En effet, le droit de citoyenneté donne accès aux droits suivants :
• Jus suffragii : le droit de vote
• Jus militiae : le droit de s’incorporer dans la légion romaine, et d’y recevoir une solde
• Jus Honorum : le droit d’être élu magistrat
• Jus census : le droit de propriété
• Jus sacrorum : le droit de participer aux sacerdoces
On peut en effet mettre cela en relation avec les qualités présumées d’Archias au regard des gens qui se portent caution.
Un droit sur lequel on veille jalousement
On peut noter la proximité chronologique entre la date d’adoption de la Lex Papia qui réprime l’usurpation de la citoyenneté romaine en - 65 et l’affaire d’Archias en -62.
Ce débat autour de la légitimité de la citoyenneté d’Archias rappelle qu’aux yeux des romains, être citoyen romain représentait un privilège.
Ce privilège ne devait pas être bradé, comme l’affirmera un peu plus tard l’empereur Auguste (27 av. J.-C.-14 apr. J.-C.). L’octroi de la citoyenneté devait se justifier par des mérites personnels et par un degré de romanisation suffisant. La maîtrise du latin constituait un critère fondamental pour juger du degré de romanisation d’un individu.
la figure de l’affranchi
Nous renvoyons de la même manière au Musée vivant (Académie de Versailles) qui a le mérite de faire le point de façon claire et synthétique, en renvoyant à de nombreux textes.

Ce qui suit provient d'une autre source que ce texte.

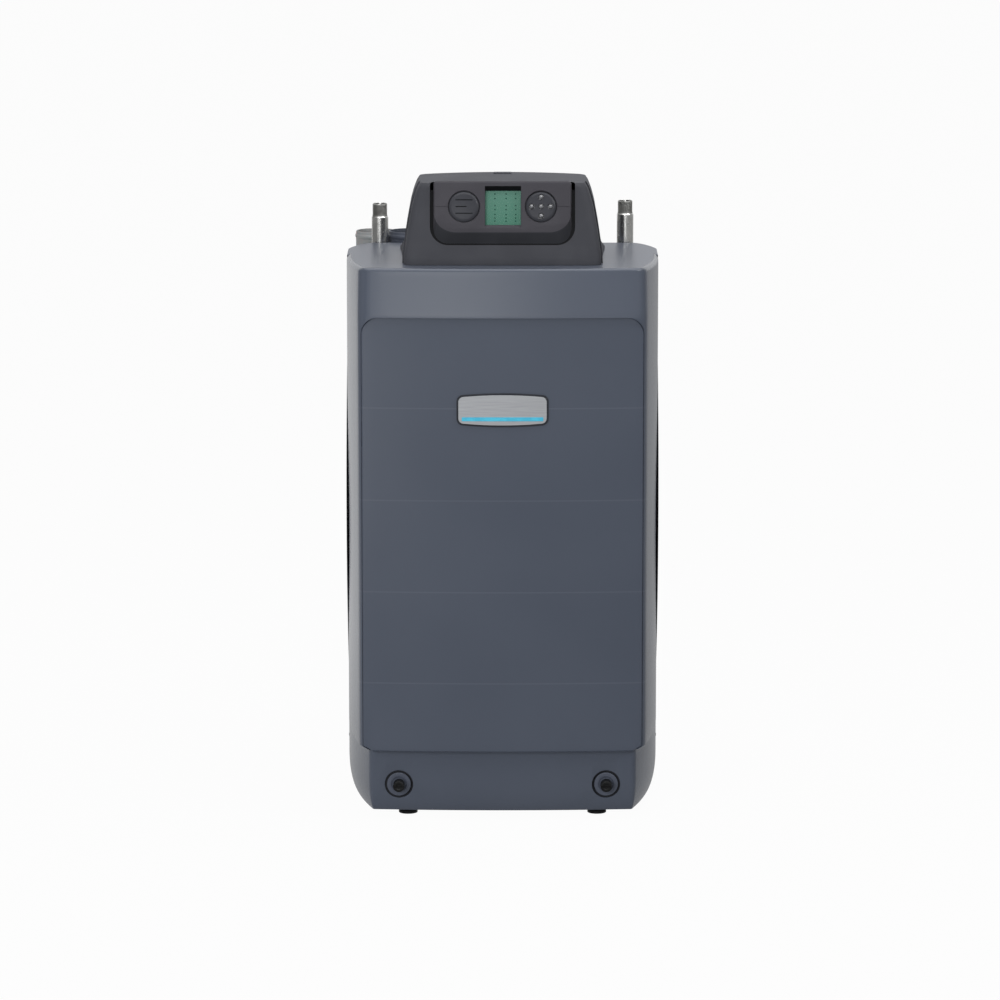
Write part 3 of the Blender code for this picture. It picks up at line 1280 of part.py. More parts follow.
def condensate_parts():
    low = TRAY_FLOOR + SHEET + GAP
    wide = TRAP_RADIUS + CAP_OVERHANG
    top = TRAP_TOP + CAP_HEIGHT
    profile = [(0, top), (wide, top), (wide, TRAP_TOP), (TRAP_RADIUS, TRAP_TOP),
               (TRAP_RADIUS, low + TRAP_CHAMFER), (TRAP_RADIUS - TRAP_CHAMFER, low), (0, low)]
    trap = turned("condensate_trap", profile, (TRAP_X, TRAP_Y, 0), steps=ROUND_STEPS)
    dress(trap, PALE, 0.4)
    z = SUMP_BOTTOM + HOSE_PORT_RISE
    corners = [(TRAP_X, HX_FRONT - GAP, z), (TRAP_X, TRAP_Y, z), (TRAP_X, TRAP_Y, top + GAP)]
    dress(tube("condensate_hose", corners, HOSE_RADIUS, HOSE_BEND), PALE, 0.5)


def control_box():
    low = TOP_Z + GAP
    box = block("control_box", (-BOX_HALF_WIDTH, BOX_FRONT, low),
                (BOX_HALF_WIDTH, BOX_REAR, low + BOX_HEIGHT))
    hollow = block("box_hollow", (-BOX_HALF_WIDTH + SHEET, BOX_FRONT + SHEET, low + SHEET),
                   (BOX_HALF_WIDTH - SHEET, BOX_REAR - SHEET, low + BOX_HEIGHT + OVERRUN), CUTTERS)
    boolean(box, hollow)
    dress(box, ZINC, 0.45, 0.8)
    board_low = low + BOX_BOARD_RISE
    edge = SHEET + GAP
    board = block("control_board", (-BOX_HALF_WIDTH + edge, BOX_FRONT + edge, board_low),
                  (BOX_HALF_WIDTH - edge, BOX_REAR - edge, board_low + BOARD))
    dress(board, BOARD_GREEN, 0.5)


FRAME = face_frame()
front_cover()
front_panel()
badge()
screw_cups()
cover_screws()
top_panel()
side_panels()
side_grips()
rear_shelf()
rear_panel()
base_tray()
feet()
screw_rail()
pod_front_housing()
pod_rear_housing()
display_module()
lcd()
menu_button()
nav_pad()
water_pipes()
grommets()
collars()
cable_gland()
heat_exchanger()
flue_sump()
hx_stand()
blower()
air_duct()
gas_valve()
igniter()
condensate_parts()
control_box()
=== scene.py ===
import bpy
import bmesh
import json
import math
from mathutils import Matrix, Vector

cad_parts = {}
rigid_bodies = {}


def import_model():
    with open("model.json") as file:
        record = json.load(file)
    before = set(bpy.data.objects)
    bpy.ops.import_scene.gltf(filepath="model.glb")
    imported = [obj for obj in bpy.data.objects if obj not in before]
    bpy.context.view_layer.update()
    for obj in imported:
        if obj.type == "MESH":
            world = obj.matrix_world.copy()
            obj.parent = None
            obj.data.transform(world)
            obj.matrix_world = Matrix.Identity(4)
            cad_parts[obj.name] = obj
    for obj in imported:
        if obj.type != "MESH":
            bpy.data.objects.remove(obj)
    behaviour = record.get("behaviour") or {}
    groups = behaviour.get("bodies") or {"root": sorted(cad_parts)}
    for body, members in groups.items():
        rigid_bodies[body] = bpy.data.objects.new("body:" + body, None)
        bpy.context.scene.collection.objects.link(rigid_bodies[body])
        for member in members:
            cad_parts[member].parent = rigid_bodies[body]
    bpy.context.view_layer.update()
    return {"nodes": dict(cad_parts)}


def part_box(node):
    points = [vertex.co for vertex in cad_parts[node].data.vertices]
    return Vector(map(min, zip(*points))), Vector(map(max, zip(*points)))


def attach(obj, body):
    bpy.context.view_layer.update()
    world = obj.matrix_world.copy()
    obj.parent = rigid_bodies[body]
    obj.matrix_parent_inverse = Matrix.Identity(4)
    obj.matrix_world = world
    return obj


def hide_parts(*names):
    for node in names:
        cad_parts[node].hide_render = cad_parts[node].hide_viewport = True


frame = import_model()
print("frame loaded")

scene = bpy.context.scene
scene.view_settings.view_transform = "Standard"

# camera: far off, a little above, as in the photograph
view = dict(place=(0, -8.212, 1.898), pitch=10.4, lens=186.8, sensor=36, shift=(-0.0025, 0.0522), farthest=100)


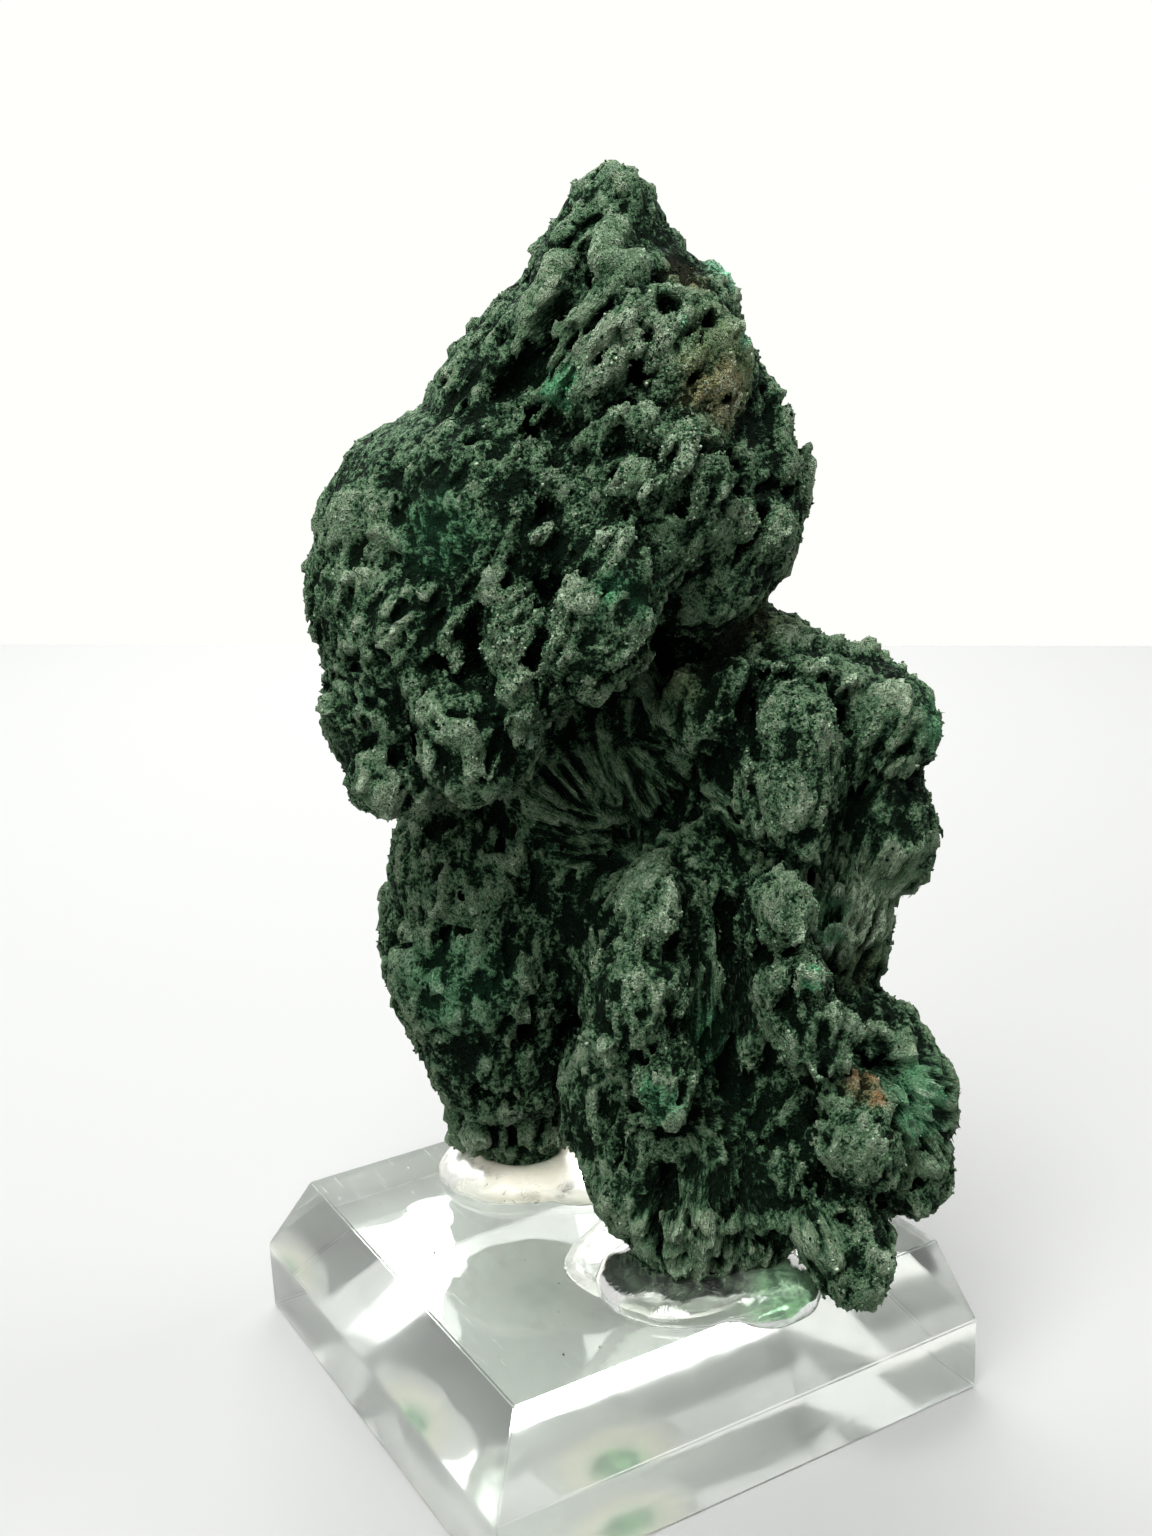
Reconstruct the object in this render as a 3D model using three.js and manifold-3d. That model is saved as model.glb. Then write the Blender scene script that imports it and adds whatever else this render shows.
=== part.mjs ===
// A fibrous, lobed malachite specimen, glued by two feet to a bevelled block of clear acrylic.
// Millimetres, +Z up. The origin is the centre of the block's underside, and the block's sides
// run along X and Y. The stone stands on the block turned by DISPLAY_TURN.
import * as THREE from "three";
import { ConvexGeometry } from "three/addons/geometries/ConvexGeometry.js";
import { mergeVertices } from "three/addons/utils/BufferGeometryUtils.js";
import Module from "manifold-3d";

const wasm = await Module();
wasm.setup();

// Driving dimensions.
const BLOCK_SIDE = 50.8; // two inches
const BLOCK_HEIGHT = 15;
const WALL_HEIGHT = 7.2; // upright part of each side, below the bevel
const BEVEL_INSET = { left: 3.7, right: 2.5, front: 2.9, back: 4 }; // polished by hand, so uneven
const TOUCH_GAP = 0.3; // between pieces that touch
const DISPLAY_TURN = THREE.MathUtils.degToRad(30); // clockwise, seen from above
const WAVINESS = 0.045; // how far a lobe's surface strays from an ellipsoid, as a share of its radius
const FACET_SCALE = 5; // a lobe gets one more level of facets for each this much of its radius

// The stone is a crowd of lobes that grew together. In its own frame x runs across its display
// face, y runs to its back, and z up from the block's underside. Each lobe is an ellipsoid: its
// centre, its radii, and how many degrees its top leans towards +x.
const HEAD = [
  { at: [4.8, -1, 106.6], radii: [4, 4.8, 4.4] },
  { at: [1.6, -1, 102.6], radii: [4.6, 7, 6.4], lean: 30 },
  { at: [7.4, -0.5, 100.5], radii: [4.8, 7, 8.4], lean: -28 },
  { at: [-3.6, -1, 94], radii: [6.4, 8.5, 11.5], lean: 42 },
  { at: [5, -2, 95], radii: [10.5, 10, 11] },
  { at: [11.6, 0, 93], radii: [5.2, 8.5, 9.5], lean: -17 },
  { at: [-13.2, -1, 83.2], radii: [7.8, 9.5, 10.2], lean: 40 },
  { at: [-15.2, -1, 76], radii: [8.4, 9.5, 10] },
  { at: [-1, 2, 82], radii: [16, 12, 13] },
  { at: [12.4, -1, 83], radii: [8.2, 10, 9.4] },
  { at: [10.6, -5, 77.6], radii: [6, 6.5, 5.4] },
  { at: [-16.4, -3, 66.8], radii: [6, 7.5, 8.4], lean: -6 },
  { at: [-16.2, -7, 62], radii: [4.8, 4.8, 4.4] },
  { at: [-8.2, -11.5, 67.4], radii: [4.7, 4.8, 8], lean: 12 },
  { at: [-3.8, -14, 73], radii: [2.6, 3.6, 6.6], lean: -8 },
  { at: [2, -13.5, 76.4], radii: [5, 4.6, 8.2], lean: 20 },
  { at: [6.6, -9.5, 85], radii: [7, 7, 8], lean: 10 },
  { at: [-5, -8, 83], radii: [10, 7, 9], lean: 25 },
  { at: [-11, -8.5, 74], radii: [8.5, 6, 8] },
  { at: [8, -7, 94], radii: [7, 5.5, 8] },
];
const MIDDLE = [
  { at: [2, 4, 63], radii: [15, 10, 14] },
  { at: [3, 4, 47], radii: [14, 9, 13] },
  { at: [-9.6, 4, 49.5], radii: [9.4, 8.5, 8.5] },
  { at: [-10, 4, 40.5], radii: [10.3, 9.5, 10.5] },
  { at: [-9, 5, 31], radii: [8.4, 8, 8.6], lean: -14 },
  { at: [12.5, 0, 70.5], radii: [6, 6, 5] },
  { at: [16.6, 2, 69.6], radii: [7, 6, 3.8], lean: 12 },
  { at: [19, 0, 60], radii: [11.5, 9.5, 10.5] },
  { at: [25.2, -2, 62.6], radii: [6.6, 8, 6.6], lean: 12 },
  { at: [18.6, -5, 68.8], radii: [7, 5, 2.1], lean: 4 },
  { at: [26.4, -2, 54.6], radii: [5.2, 7, 7.6], lean: -20 },
  { at: [21, 0, 47.6], radii: [6.2, 8, 11.6], lean: -20 },
  { at: [17.4, -8.5, 60], radii: [4.8, 4.6, 9], lean: 6 },
  { at: [11, -6, 66], radii: [4.4, 4.6, 4.6] },
];
const FOOT = [
  { at: [9.5, -4, 40], radii: [11, 8.5, 16] },
  { at: [8.5, -4, 28], radii: [12, 9.5, 12] },
  { at: [5.6, -10.5, 50], radii: [3.3, 4.2, 4.8] },
  { at: [4.2, -13.5, 43.8], radii: [4.5, 4.6, 4.8] },
  { at: [2.6, -13.5, 39.6], radii: [3.2, 4, 3.4] },
  { at: [5.6, -14.5, 36.6], radii: [3.7, 4.2, 5] },
  { at: [15.8, -11.5, 48.8], radii: [3.2, 4.2, 5] },
  { at: [17.2, -13, 42.8], radii: [3.5, 4.4, 5] },
  { at: [19.4, -13, 38.6], radii: [3.4, 4.4, 3.4] },
  { at: [1, -6.5, 26.6], radii: [3.7, 4.6, 6.6], lean: -6 },
  { at: [7.6, -10, 25], radii: [9, 7.5, 9] },
  { at: [7.4, -12.8, 20.6], radii: [5.6, 4.8, 5.3] },
  { at: [12.8, -11.8, 21], radii: [5.6, 5.2, 5.7] },
  { at: [18.6, -12.5, 26], radii: [4.4, 5, 6.6], lean: -12 },
  { at: [21.2, -17, 20], radii: [4.2, 4.3, 6], lean: -10 },
  { at: [20.6, -7, 30], radii: [8, 8, 8.5] },
  { at: [22.8, -14.5, 30.2], radii: [4.5, 4.6, 5.4], lean: -14 },
  { at: [28, -8.5, 30], radii: [5, 5.6, 6] },
  { at: [27.6, -10.5, 24], radii: [4.6, 4.6, 5] },
  { at: [25.4, -6, 34.6], radii: [5.4, 5.6, 4.2], lean: 20 },
  { at: [-7.8, 8.5, 22], radii: [6, 5.8, 6.6] },
];

// Two pads of clear glue, each a few flat drops that ran together on the block's top.
const BACK_GLUE = [
  { at: [-7.8, 8.6, 15], radii: [8.6, 7.8, 3] },
  { at: [-1.8, 4.6, 15], radii: [5, 4.6, 1.6] },
];
const FRONT_GLUE = [
  { at: [7.2, -13.5, 15], radii: [8, 7.6, 2.6] },
  { at: [13, -14.6, 15], radii: [6.6, 5.4, 2.4] },
];

// A geometry as a manifold-3d solid: only its positions, with shared vertices merged.
function solidOf(geometry) {
  geometry.deleteAttribute("normal");
  geometry.deleteAttribute("uv");
  const merged = mergeVertices(geometry);
  return new wasm.Manifold(
    new wasm.Mesh({
      numProp: 3,
      vertProperties: merged.attributes.position.array,
      triVerts: new Uint32Array(merged.index.array),
    }),
  );
}

// A solid as a named three.js mesh.
function meshOf(name, solid, look) {
  const { vertProperties, triVerts } = solid.getMesh();
  const geometry = new THREE.BufferGeometry();
  geometry.setAttribute("position", new THREE.BufferAttribute(vertProperties, 3));
  geometry.setIndex(new THREE.BufferAttribute(triVerts, 1));
  geometry.computeVertexNormals();
  const mesh = new THREE.Mesh(geometry, new THREE.MeshStandardMaterial(look));
  mesh.name = name;
  return mesh;
}

// The block, grown outwards by grow on every face: upright walls, then a bevel up to the top.
function blockSolid(grow) {
  const half = BLOCK_SIDE / 2 + grow;
  const top = BLOCK_HEIGHT + grow;
  const corners = [];
  for (const z of [-grow, WALL_HEIGHT]) {
    for (const [sx, sy] of [[-1, -1], [1, -1], [1, 1], [-1, 1]]) {
      corners.push(new THREE.Vector3(sx * half, sy * half, z));
    }
  }
  for (const x of [BEVEL_INSET.left - half, half - BEVEL_INSET.right]) {
    for (const y of [BEVEL_INSET.front - half, half - BEVEL_INSET.back]) {
      corners.push(new THREE.Vector3(x, y, top));
    }
  }
  return solidOf(new ConvexGeometry(corners));
}

// Slow waves over a unit sphere, so that no lobe is a perfect ellipsoid. The phase makes each
// lobe's waves its own. Three waves seldom crest together, so half their sum stays near 1.
function knobbly(direction, phase) {
  const waves =
    Math.sin(5 * direction.x + 3 * direction.z + phase) +
    Math.sin(4 * direction.y - 6 * direction.z + 2 * phase) +
    Math.sin(7 * direction.x - 5 * direction.y + 3 * phase);
  return 1 + (WAVINESS * waves) / 2;
}

// One ellipsoid lobe in the block's frame, grown outwards by grow.
function lobeSolid({ at, radii, lean = 0 }, grow, waviness) {
  const geometry = new THREE.IcosahedronGeometry(1, Math.round(Math.max(...radii) / FACET_SCALE));
  const position = geometry.attributes.position;
  const vertex = new THREE.Vector3();
  for (let i = 0; waviness && i < position.count; i += 1) {
    vertex.fromBufferAttribute(position, i);
    vertex.multiplyScalar(knobbly(vertex, at[0] + at[2]));
    position.setXYZ(i, vertex.x, vertex.y, vertex.z);
  }
  geometry.scale(...radii.map((radius) => radius + grow));
  geometry.rotateY(THREE.MathUtils.degToRad(lean));
  geometry.translate(...at);
  geometry.rotateZ(-DISPLAY_TURN);
  return solidOf(geometry);
}

// Lobes grown together into one solid.
function grownTogether(lobes, grow, waviness) {
  return lobes
    .map((lobe) => lobeSolid(lobe, grow, waviness))
    .reduce((whole, piece) => whole.add(piece));
}

const block = blockSolid(0);
const blockWithGap = blockSolid(TOUCH_GAP);
const stoneLobes = [...HEAD, ...MIDDLE, ...FOOT];
const stone = grownTogether(stoneLobes, 0, true).subtract(blockWithGap);
const stoneWithGap = grownTogether(stoneLobes, TOUCH_GAP, true);

// A glue pad follows the foot it holds and lies on the block, a touch gap from both.
function glueSolid(drops) {
  return grownTogether(drops, 0, false).subtract(blockWithGap).subtract(stoneWithGap);
}

const CLEAR = { color: 0xe9efec, roughness: 0.05, metalness: 0, transparent: true, opacity: 0.4 };
const MALACHITE = { color: 0x23412f, roughness: 0.8, metalness: 0 };
const GLUE = { color: 0xeeeadb, roughness: 0.2, metalness: 0, transparent: true, opacity: 0.6 };

const specimen = new THREE.Group();
specimen.add(
  meshOf("acrylic_base", block, CLEAR),
  meshOf("malachite", stone, MALACHITE),
  meshOf("glue_back_foot", glueSolid(BACK_GLUE), GLUE),
  meshOf("glue_front_foot", glueSolid(FRONT_GLUE), GLUE),
);

export default specimen;
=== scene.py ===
"""A malachite specimen on a bevelled acrylic block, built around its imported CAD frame."""
from concurrent.futures import ThreadPoolExecutor
import math

import bmesh
import bpy
import numpy as np
import openvdb
from mathutils import Matrix, Vector


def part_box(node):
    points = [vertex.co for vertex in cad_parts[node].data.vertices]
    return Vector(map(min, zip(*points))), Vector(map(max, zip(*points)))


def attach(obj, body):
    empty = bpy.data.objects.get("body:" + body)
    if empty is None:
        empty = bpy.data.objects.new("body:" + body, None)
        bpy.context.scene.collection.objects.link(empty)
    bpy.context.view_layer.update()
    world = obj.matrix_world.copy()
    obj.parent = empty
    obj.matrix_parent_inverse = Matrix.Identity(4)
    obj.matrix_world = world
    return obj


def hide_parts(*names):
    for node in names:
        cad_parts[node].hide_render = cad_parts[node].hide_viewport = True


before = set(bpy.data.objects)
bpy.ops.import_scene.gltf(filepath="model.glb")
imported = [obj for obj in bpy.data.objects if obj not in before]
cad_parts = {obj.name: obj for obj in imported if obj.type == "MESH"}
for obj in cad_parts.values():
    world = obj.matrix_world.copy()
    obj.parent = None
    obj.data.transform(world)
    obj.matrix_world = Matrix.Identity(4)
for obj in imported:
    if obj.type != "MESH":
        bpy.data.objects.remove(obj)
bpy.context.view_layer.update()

MM = 0.001
DISPLAY_TURN = math.radians(30)  # the stone's own frame is turned this far clockwise on the block
VOXEL = 0.3  # mm, the grid that the stone is sculpted on
BAND = 15  # voxels of distance kept on each side of the CAD surface
MARGIN = 3.0  # mm of room round the stone in its grid
STONE_TRIANGLES = 196000
CHUNK = 60000  # points worked on at a time by one thread
RAISE_GAIN = 1.6  # how much bolder than stated the raised forms below are made
DIG_GAIN = 2.0  # and the cut ones
MELT = 2.2  # this over VOXEL is how many times the CAD lobes' creases are blurred first
RELIEF_REACH = 2.6  # mm each side of the surface that the fine relief can move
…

Peut ainsi être constitué un large groupement de textes :
SUETONE Annales 2, 6, 1-5 - « Le repas d’un avare dépensier »
SUETONE La vie des douze Césars - Claude XXVIII - Ses affranchis
SUETONE La vie des douze Césars – César XLVIII
SUETONE La vie des douze Césars – Auguste XL. Ses règlements en faveur de l’ordre équestre. Ses distributions de blé au peuple. Sa conduite à l’égard des comices. Il restreint la faculté des affranchissements et le droit de cité. Il rétablit le costume romain.
TACITE Les Annales XVIII - 56 A Rome - Problème des affranchis
PETRONE Satiricon Le personnage principal, Encolpe, invité au banquet organisé par Trimalcion, un ancien affranchi, étonné par le comportement du maître des lieux, é demandé des explications à son voisin. Celui-ci lui donne quelques informations.
L’intérêt réside dans la diversité des témoignages et la présence de points de convergences qui permettent d’établir la manière dont les affranchis étaient perçus à l’époque impériale.
On peut penser à la mise en place d’un atelier de traduction par petits groupes, sur des textes différents. La classe produira ainsi un dossier assez complet sur la figure de l’affranchi.